Welcome to my blog! My name is Kristan Seaford, and I am a motivational and faith-building speaker, writer, and blogger. I have an interesting, fulfilling, fun, but physically difficult life. I live in Charlotte, NC and have lived here for most of my life. 

I am still recovering from a pretty catastrophic illness, which began in November of 2013. What started out as the flu and strep throat turned into a life-threatening condition called septic shock. An infection in my blood caused my organs to fail, one after another.

After 100 days, a medically-induced coma, six hospitals, and a miracle, I survived. However, the powerful medications and treatments that saved my organs took the blood, oxygen, and nutrients from my limbs. My hands and feet essentially died.

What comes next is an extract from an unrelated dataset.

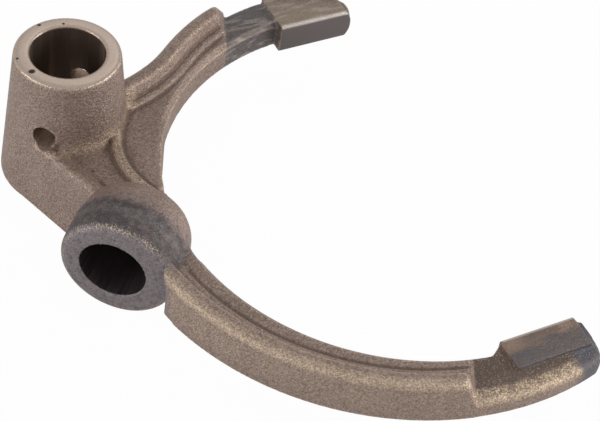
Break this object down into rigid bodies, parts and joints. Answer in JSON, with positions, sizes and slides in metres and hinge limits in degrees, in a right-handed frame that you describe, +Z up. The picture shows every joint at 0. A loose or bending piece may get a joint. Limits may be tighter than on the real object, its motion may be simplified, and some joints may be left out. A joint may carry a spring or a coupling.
{
  "type": "clutch fork",
  "caption": "Forged gearbox fork: an upright rail hub and an angled lever boss carry a C-shaped ring with two machined pads that straddle a sliding sleeve.",
  "frame": {"origin": "on the axis of the rail bore, level with the middle of the pads' thickness", "axes": "+Z up the rail bore, +X along the ring's own line of symmetry towards its open end, +Y from the near pad to the far pad"},
  "size_m": [0.1134, 0.1566, 0.0423],
  "materials": {
    "forged_steel": "shot-blasted forging skin with machined bores and pads"
  },
  "bodies": {
    "root": {"fork": "forged_steel"}
  },
  "joints": []
}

Today I live as a triple amputee, with my remaining foot missing the toes and part of my heel. I am learning to use amazing prosthetics, which are helping me live a fairly "normal" life.  I am able to parent my five children - driving them to their various activities, signing their reading logs, volunteering at their schools, and potty-training the little one. I have even been able to return to teaching group exercise classes at the local YMCA.  

On this blog, I am seeking to chronicle my daily life, educate people about amputations and prosthetics, make people think, and laugh and cry, help people appreciate their gifts, prove to people that those with disabilities can do anything that abled people can, and motivate people of all abilities to reach for their dreams. Here goes!